Küresel Isınma

WWW.ASTROSET.COM

 

DOĞANIN ÖFKESİ

  Doğanın öfkesi olarak nitelenen afetler konusunda yıllardır uyaran uzmanlar çok daha tehlikeli kasırgaların sırada olabileceğini hatırlatıyorlar. Ama nedense bu uyarılarla hiç kimse ilgilenmiyor, kulak arkası ediyor, duymazlıktan geliyor. BM’in  doğal afetlerle ilgili olarak hazırladığı son derece ciddi sonuçlar içerecek olan raporlar, ülkelerin ekonomik kaygıları ve menfaat ilişkileri nedeniyle hiç dikkate alınmıyor ve yüz binlerce, milyonlarca insanın yaşamı tehlikeye atılıyor. O bölgeyi boşaltmakla iş bitmiyor ki, ülkelerin üst düzey birimleri ve yetkilileri zaten iklim değişiklikleri nedeniyle olacaklardan haberdar.
  Yöneticiler ve üst düzey yetkililer bu derin uykudan nasıl ve ne zaman uyanacaklar acaba diye sormamak mümkün değil. Afetler dünyanın pek çok bölgesini silip süpürdükten sonra mı, yoksa bu ilgisizlikte de komplo teorilerine uygun bizim bilmediğimiz ince hesaplar mı var. Ülkemiz de astrolojik açıdan bu doğal afetlerden payını alacak gibi. Her şey ortada, her şey biliniyor kimse bir şey yapmıyor. Bu ilgisizlik yozlaşma ve dejenerasyon değildir de nedir?

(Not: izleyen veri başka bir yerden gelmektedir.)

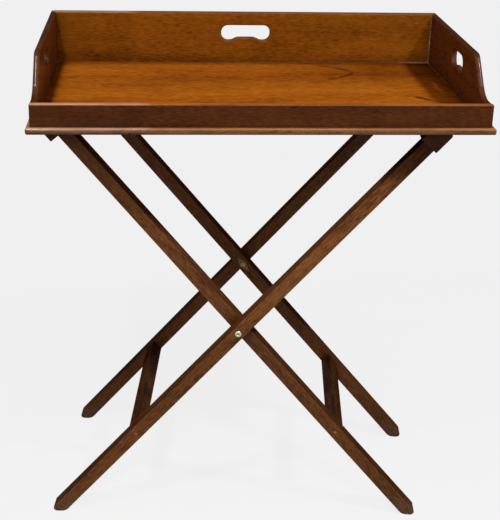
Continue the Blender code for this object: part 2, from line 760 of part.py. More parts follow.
def peg_mesh(name):
    """Return a dowel along Y, its outer end at y = 0 and slightly domed."""
    dome = dome_profile(PEG_RADIUS, PEG_PROUD, -PEG_PROUD, LOW_DOME_STEPS)
    return profile_mesh(name, dome + [(PEG_RADIUS, -PEG_LENGTH), (0.0, -PEG_LENGTH)])


def build_peg(name, side, face_y, leg, stretcher, parent, material):
    """Pin a stretcher's stub through the outside of its leg."""
    turn = (-side * QUARTER_TURN, 0.0, 0.0)
    place = (0.0, side * (face_y + PEG_PROUD), -STRETCHER_BELOW)
    peg = add_piece(name, peg_mesh(name), parent, material, place, turn)
    spin_profile(peg, SMALL_STEPS)
    length = PEG_LENGTH - PEG_PROUD + FIT_GAP + OVERRUN
    hole_y = side * (face_y + OVERRUN - length / 2.0)
    hole_place = (0.0, hole_y, -STRETCHER_BELOW)
    hole = bar_cutter(f"{name}_hole", PEG_RADIUS + FIT_GAP, length, parent, hole_place)
    combine(leg, hole)
    combine(stretcher, hole)


def build_frame(label, low, leg_y, plate_side, parent, material):
    """Build one frame of the stand: two legs, a top rail, a stretcher and its pegs."""
    legs = [
        build_leg(f"{label}_leg_{end}", low, side * leg_y, side * plate_side, parent, material)
        for side, end in ((-1.0, "front"), (1.0, "back"))
    ]
    build_top_rail(f"{label}_top_rail", low, (-leg_y, leg_y), parent, material)
    stretcher = build_stretcher(f"{label}_stretcher", legs, leg_y, parent, material)
    for leg, side, end in zip(legs, (-1.0, 1.0), ("front", "back")):
        face_y = leg_y + LEG_THICK / 2.0
        build_peg(f"{label}_peg_{end}", side, face_y, leg, stretcher, parent, material)


# Pivots

def bolt_profile():
    """Return a bolt's profile: domed head, shank through both legs, and riveted end."""
    seat = PLATE_FACE + FIT_GAP
    grip = LEG_THICK + LEG_PITCH
    end = -grip - PLATE_FACE - ROVE_THICK - 2.0 * FIT_GAP
    rivet = [
        (radius, end - height)
        for radius, height in reversed(dome_profile(RIVET_RADIUS, RIVET_HEIGHT, 0.0))
    ]
    head = dome_profile(BOLT_HEAD_RADIUS, BOLT_HEAD_HEIGHT, seat)
    return head + [(BOLT_RADIUS, seat), (BOLT_RADIUS, end)] + rivet


def ring_profile(inner, outer, low, high):
    """Return a washer's closed profile."""
    return [(inner, high), (outer, high), (outer, low), (inner, low)]


def build_ring(name, radius, low, high, place, turn, parent, material):
    """Build a washer round a bolt."""
    profile = ring_profile(BOLT_RADIUS + FIT_GAP, radius, low, high)
    ring = add_piece(name, profile_mesh(name, profile, True), parent, material, place, turn)
    spin_profile(ring, TURNED_STEPS)


def build_plate(name, face_y, side, bore, parent, material):
    """Let a lozenge plate into a leg's face."""
    mesh = upright_slab(name, [lozenge_outline()], PLATE_THICK)
    y = face_y + side * (PLATE_FACE - PLATE_THICK / 2.0)
    plate = add_piece(name, mesh, parent, material, (0.0, y, 0.0))
    combine(plate, bore)


def build_pivot(end, side, outer, inner, material):
    """Build the bolt, plates, rove and spacer at the front (side -1) or back crossing."""
    turn = (-side * QUARTER_TURN, 0.0, 0.0)
    outer_face = side * (OUTER_LEG_Y + LEG_THICK / 2.0)
    inner_face = side * (INNER_LEG_Y - LEG_THICK / 2.0)
    place = (0.0, outer_face, 0.0)
    name = f"pivot_bolt_{end}"
    bolt = add_piece(name, profile_mesh(name, bolt_profile()), outer, material, place, turn)
    spin_profile(bolt, TURNED_STEPS)
    between = -LEG_THICK - FIT_GAP
    build_ring(
        f"pivot_spacer_{end}", SPACER_RADIUS, between - SPACER_THICK, between,
        place, turn, outer, material,
    )
    seat = -LEG_THICK - LEG_PITCH - PLATE_FACE - FIT_GAP
    build_ring(
        f"pivot_rove_{end}", ROVE_RADIUS, seat - ROVE_THICK, seat, place, turn, inner, material
    )
    reach = 2.0 * (PLATE_THICK + OVERRUN)
    for label, face, face_side, parent in (
        ("outer", outer_face, side, outer), ("inner", inner_face, -side, inner),
    ):
        bore_name = f"pivot_plate_{end}_{label}_bore"
        bore = bar_cutter(bore_name, BOLT_RADIUS + FIT_GAP, reach, parent, (0.0, face, 0.0))
        build_plate(f"pivot_plate_{end}_{label}", face, face_side, bore, parent, material)


# Webbing and tacks

def band_side(offset):
    """Return half of a band's path, from its tail up over the left rail, in the stand's XZ."""
    tail_z = RAIL_TOP - TOP_RAIL_THICK * WEB_TAIL_SHARE
    arm = HALF_RAIL - TOP_RAIL_ROUND
    crown = (RAIL_CREST - TOP_RAIL_ROUND + arm * SIN_LEAN) / COS_LEAN
    radius = TOP_RAIL_ROUND + offset
    path = [Vector((-HALF_RAIL - offset, tail_z))]
    path += arc_points(
        (-arm, crown), radius, 2.0 * QUARTER_TURN, QUARTER_TURN - LEG_LEAN, 2 * ARC_STEPS
    )
    return [
        Vector((p.x * COS_LEAN - p.y * SIN_LEAN, p.x * SIN_LEAN + p.y * COS_LEAN)) for p in path
    ]


def band_outline():
    """Return a band's closed outline: taut between the rails and wrapped over both."""
    under = band_side(FIT_GAP)
    over = band_side(FIT_GAP + WEB_THICK)
    mirrored_over = [Vector((-p.x, p.y)) for p in reversed(over)]
    mirrored_under = [Vector((-p.x, p.y)) for p in under]
    return over + mirrored_over + mirrored_under + list(reversed(under))


def tack_profile():
    """Return a tack's profile, head up."""
    head = dome_profile(TACK_HEAD_RADIUS, TACK_HEAD_HEIGHT, 0.0, LOW_DOME_STEPS)
    return head + [
        (TACK_SHANK_RADIUS, 0.0),
        (TACK_SHANK_RADIUS, -TACK_LENGTH * (1.0 - TACK_POINT_SHARE)),
        (0.0, -TACK_LENGTH),
    ]


def build_tack(name, low, y, band, rail, parent, material):
    """Drive a tack through a band into the outer side of a rail."""
    height = RAIL_BOTTOM + TOP_RAIL_THICK * TACK_HEIGHT_SHARE
    seat = HALF_RAIL + WEB_THICK + 2.0 * FIT_GAP
    turn = (0.0, low * QUARTER_TURN, 0.0)
    place = (low * seat, y, height)
    tack = add_piece(name, profile_mesh(name, tack_profile()), parent, material, place, turn)
    spin_profile(tack, SMALL_STEPS)
    length = TACK_LENGTH + FIT_GAP + OVERRUN
    hole_mesh = bar_mesh(f"{name}_hole", TACK_SHANK_RADIUS + FIT_GAP, length, SMALL_STEPS)
    hole_place = (low * (seat + OVERRUN - length / 2.0), y, height)
    hole = add_cutter(f"{name}_hole", hole_mesh, parent, hole_place, turn)
    combine(band, hole)
    combine(rail, hole)


def build_webbing(stand, frames, web_material, tack_material):
    """Stretch three bands from rail to rail and tack down their ends."""
    for label, y in (("front", -WEB_SPACING), ("middle", 0.0), ("back", WEB_SPACING)):
        name = f"webbing_{label}"
        mesh = upright_slab(name, [band_outline()], WEB_WIDTH)
        band = add_piece(name, mesh, stand, web_material, (0.0, y, 0.0))
        for frame_label, low, axis in frames:
            rail = bpy.data.objects[f"{frame_label}_top_rail"]
            for index, shift in enumerate((-TACK_SPREAD / 2.0, TACK_SPREAD / 2.0), start=1):
                tack_name = f"tack_{frame_label}_{label}_{index}"
                build_tack(tack_name, low, y + shift, band, rail, axis, tack_material)


# Assembly

def build_tray(materials):
    """Build the tray that lifts off the stand."""
    lift = make_empty("tray_lift_axis", PARTS, location=(0.0, 0.0, REST_HEIGHT))
    board = build_board(lift, materials["floor_mahogany"])
    build_mouldings(lift, materials["moulding_mahogany"])
    rail = build_rail(lift, materials["wall_mahogany"])
    gallery = build_gallery(lift, materials["floor_mahogany"])
    ends = [
        build_end("tray_end_left", -1.0, lift, materials["wall_mahogany"]),
        build_end("tray_end_right", 1.0, lift, materials["wall_mahogany"]),
    ]
    build_screws(board, rail, gallery, ends, lift, materials["steel"])


def build_stand(materials):
    """Build the folding stand: two frames, their pivots and the webbing."""
    place = (STAND_SHIFT, 0.0, PIVOT_HEIGHT)
    stand = make_empty("stand_axis", PARTS, location=place, rotation=(0.0, 0.0, STAND_TURN))
    outer = make_empty("outer_frame_axis", PARTS, stand, rotation=(0.0, LEG_LEAN, 0.0))
    inner = make_empty("inner_frame_axis", PARTS, stand, rotation=(0.0, -LEG_LEAN, 0.0))
    wood = materials["stand_mahogany"]
    build_frame("outer", 1.0, OUTER_LEG_Y, 1.0, outer, wood)
    build_frame("inner", -1.0, INNER_LEG_Y, -1.0, inner, wood)
    build_pivot("front", -1.0, outer, inner, materials["brass"])
    build_pivot("back", 1.0, outer, inner, materials["brass"])
    frames = (("outer", 1.0, outer), ("inner", -1.0, inner))
    build_webbing(stand, frames, materials["webbing"], materials["steel"])


clear_scene()
PARTS = make_collection("butler_tray")
CUTTERS = make_collection("cutters")
CUTTERS.hide_render = True
PALETTE = {label: make_material(label) for label in MATERIALS}
build_tray(PALETTE)
build_stand(PALETTE)
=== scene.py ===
"""Butler tray: the tray and its folding stand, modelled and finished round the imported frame.

Metres, +Z up, the front towards -Y. Every piece ends with its object at the origin and its
place in its mesh. The stand's pieces are shaped in their own frame's axes, with Z up the leg,
Y along the pivot and X across the leg, and are then leaned and turned into place.
"""
import json
import logging
import math
from contextlib import contextmanager
from dataclasses import dataclass, field, replace
from enum import Enum
from typing import Any, Callable, Iterator, Sequence

import bmesh
import bpy
from mathutils import Matrix, Vector


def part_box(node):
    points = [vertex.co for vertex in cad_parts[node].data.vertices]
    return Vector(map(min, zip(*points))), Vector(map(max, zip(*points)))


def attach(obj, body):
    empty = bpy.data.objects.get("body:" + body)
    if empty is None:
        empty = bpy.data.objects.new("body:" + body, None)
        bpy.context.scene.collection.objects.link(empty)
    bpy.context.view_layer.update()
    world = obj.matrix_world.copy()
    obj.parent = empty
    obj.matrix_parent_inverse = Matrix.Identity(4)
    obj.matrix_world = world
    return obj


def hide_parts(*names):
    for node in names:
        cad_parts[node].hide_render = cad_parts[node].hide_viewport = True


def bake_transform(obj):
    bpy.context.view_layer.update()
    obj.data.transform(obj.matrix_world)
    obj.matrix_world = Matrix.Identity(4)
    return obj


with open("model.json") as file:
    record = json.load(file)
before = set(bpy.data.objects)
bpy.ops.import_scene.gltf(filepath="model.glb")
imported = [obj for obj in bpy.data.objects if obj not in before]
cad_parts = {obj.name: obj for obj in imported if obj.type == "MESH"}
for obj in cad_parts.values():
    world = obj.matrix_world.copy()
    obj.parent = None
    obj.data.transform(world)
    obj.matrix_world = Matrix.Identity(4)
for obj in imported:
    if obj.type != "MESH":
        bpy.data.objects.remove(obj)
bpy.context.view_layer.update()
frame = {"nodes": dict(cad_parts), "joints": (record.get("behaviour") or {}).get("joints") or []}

log = logging.getLogger("butler_tray")

Colour = tuple[float, float, float]
Range = tuple[float, float]
Triple = tuple[float, float, float]
Material = bpy.types.Material
Face = bmesh.types.BMFace
Edge = bmesh.types.BMEdge
FaceTest = Callable[[Face], bool]
EdgeTest = Callable[[Edge], bool]
WHITE = (1.0, 1.0, 1.0)

TOUCH = 0.00001             # points closer than this count as one
NEAR = 0.0001               # and so do points closer than this round a corner that was just cut
SEAM = 0.00008              # hairline left between two pieces of wood that meet
OVERRUN = 0.004             # how far a cutter runs past the face that it opens
FLAT_ANGLE = math.radians(0.5)
CORNER_ANGLE = math.radians(35.0)
FACING = 0.9                # share of its normal along an axis from which a face looks that way
SQUARELY = 0.99             # and from which it looks squarely that way
FAR = 10.0                  # a length beyond anything on the object
FAR_LEFT = -1.0             # a place along X to the left of the object
QUARTER_TURN = math.pi / 2.0
UP = Vector((0.0, 0.0, 1.0))
FLAT_TO_UPRIGHT = Matrix.Rotation(QUARTER_TURN, 4, "X")


class Way(Enum):
    """A choice between two ways along an axis."""

    @property
    def label(self) -> str:
        """The word used inside piece names."""
        return self.name.lower()


class Side(Way):
    """The two ends of the tray, and which way each faces along X."""

    LEFT = -1.0
    RIGHT = 1.0


class Depth(Way):
    """Front and back, and which way each faces along Y."""

    FRONT = -1.0
    BACK = 1.0


class Body(Enum):
    """The bodies that pieces ride on."""

    OUTER = "outer_frame"
    INNER = "inner_frame"
    TRAY = "tray"


def looks_up(face: Face) -> bool:
    """Tell whether a face looks up."""
    return face.normal.z > FACING


def looks_down(face: Face) -> bool:
    """Tell whether a face looks down."""
    return face.normal.z < -FACING


def node_centre(name: str) -> Vector:
    """Return the middle of a node's box."""
    low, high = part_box(name)
    return (low + high) / 2.0


def deselect_all() -> None:
    """Leave nothing selected, because operators act on all that is."""
    for item in bpy.context.selected_objects:
        item.select_set(False)


def make_active(piece: bpy.types.Object) -> None:
    """Make a piece the only selected object.

    Args:
        piece: The object that the next operators act on.
    """
    deselect_all()
    piece.select_set(True)
    bpy.context.view_layer.objects.active = piece


@contextmanager
def editing(piece: bpy.types.Object) -> Iterator[bmesh.types.BMesh]:
    """Open a piece in edit mode with nothing selected.

    Args:
        piece: The object to edit.
    Yields:
        The piece's edit mesh.
    """
    make_active(piece)
    bpy.ops.object.mode_set(mode="EDIT")
    bpy.ops.mesh.select_mode(type="VERT")
    bpy.ops.mesh.select_all(action="DESELECT")
    yield bmesh.from_edit_mesh(piece.data)
    bpy.ops.object.mode_set(mode="OBJECT")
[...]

Yozlaşma ve Dejenerasyonun artışı ve doğal afetler

  Bütün kurumlarıyla yozlaşma alanları oluşturan beşeri uygarlık büyük bir değişimin eşiğinde bulunuyor. Bütün yozlaşmış kurumlarıyla birlikte dünya, şimdiye kadar geçip geldiği çeşitli zaman ve mekanlarda hiç görmediği, hiç işitmediği ve hiç konuşmadığı gerçeklerle karşılaşma fırsatını yaşıyor. Farkına giderek daha fazla vardığımız, ‘yozlaşma ve yozlaştırma’ işleminin ne kadar hızlı ve sevimli bir şekilde yayılmakta olduğunu görüyoruz. İnsanı değerler her gün un ufak olup kum taneleri gibi yayılıyor. Şaşkınlığın umursamazlığın bu derece şaha kalktığı pek görülmedi. Ne yol belli, ne hedef…
 
İnsanlığın içinde bulunduğu durum ruhsal açıdan acıklı bir durum ve teknoloji bizi istese de kurtaracak durumda değil

  Doğal afetler, seller, kasırgalar, depremler gibi tüm toplumsal, fiziksel ve jeolojik düzlemdeki olayların ana hedefi, insanlığın kendi şuur ve vicdanlarında meydana gelen yozlaşma alanlarının içinden sıyrılabilme çabasını hızlandırmaktır. İnsanlık olarak sahip olduğumuz tüm inançların, tüm yargıların her birinin tinimizle olan bağlantısını gevşeterek, azami derecede açık alanlar yaratmak, rahat ve açık fikirli olmak yeniye hazırlanmanın en emin yoludur. Katılaşmış anlayış ve inançları yumuşatarak esneklik, yeniyle ilgili her konuda ihtiyacımız.

  Bizler maddeye olan yaklaşımı duygularımızla yapıyoruz. Duygular kontrol edilmezlerse doğal olarak insanı maddeye bağımlı kılıyor. Hem maddeyle uğraşmak, hem de duyguları kontrol etmek ancak tek hedefe bağlanmakla olur. Bu tek hedef varlığın “Kendini fark etmesi”, kendini tanımasıdır. Kendini fark etmek; duygulara olan bağımlılıktan kurtulup, onları bir maşa gibi kullanabilmenin başlangıcını oluşturur ki, bu çağın insanına yakışacak olan da budur.